Iraq: Al-Qaida fighters on the run from northern city of Mosul

Al-Qaida fighters and other Sunni insurgents have largely scattered from the northern city of Mosul in the face of a US-Iraqi sweep, fleeing to desert areas further south, an Iraqi commander said. He vowed the forces will not allow them to regroup. The US military said Sunday that al-Qaida in Iraq was "off-balance and on the run" but remains a very lethal threat, tempering remarks by the US ambassador a day earlier that the terror network was closer than ever to being defeated. The comments came amid a flurry of attacks in Baghdad and other areas, most likely attributable to Sunni insurgents. A roadside bomb targeted a patrol of US-allied Sunni Arab fighters near a mosque in northern Baghdad, killing one of the so-called Awakening Council members and wounding three others, a police official said.
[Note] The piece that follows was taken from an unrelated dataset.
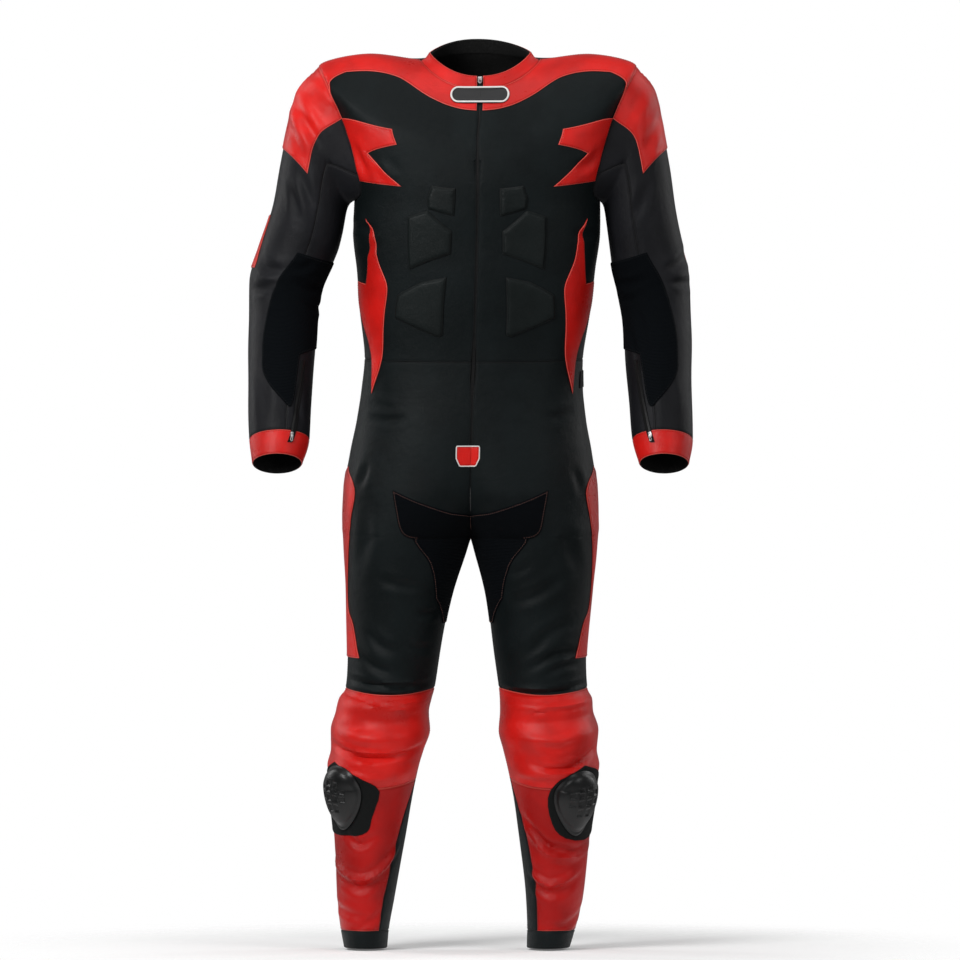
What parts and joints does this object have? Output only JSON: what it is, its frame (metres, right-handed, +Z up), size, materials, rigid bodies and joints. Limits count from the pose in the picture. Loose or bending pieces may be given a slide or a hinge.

Bombings and shootings killed three people in and around the city of Baqouba, north of Baghdad, where US forces waged a fierce offensive last year to break al-Qaida domination of the city, police said. Police officials in both cities spoke on condition of anonymity because they were not authorized to talk to the press. The US and Iraqi military have called Mosul the last remaining urban stronghold for al-Qaida in Iraq after successes against the terror network in Baqouba and major towns in the western province of Anbar.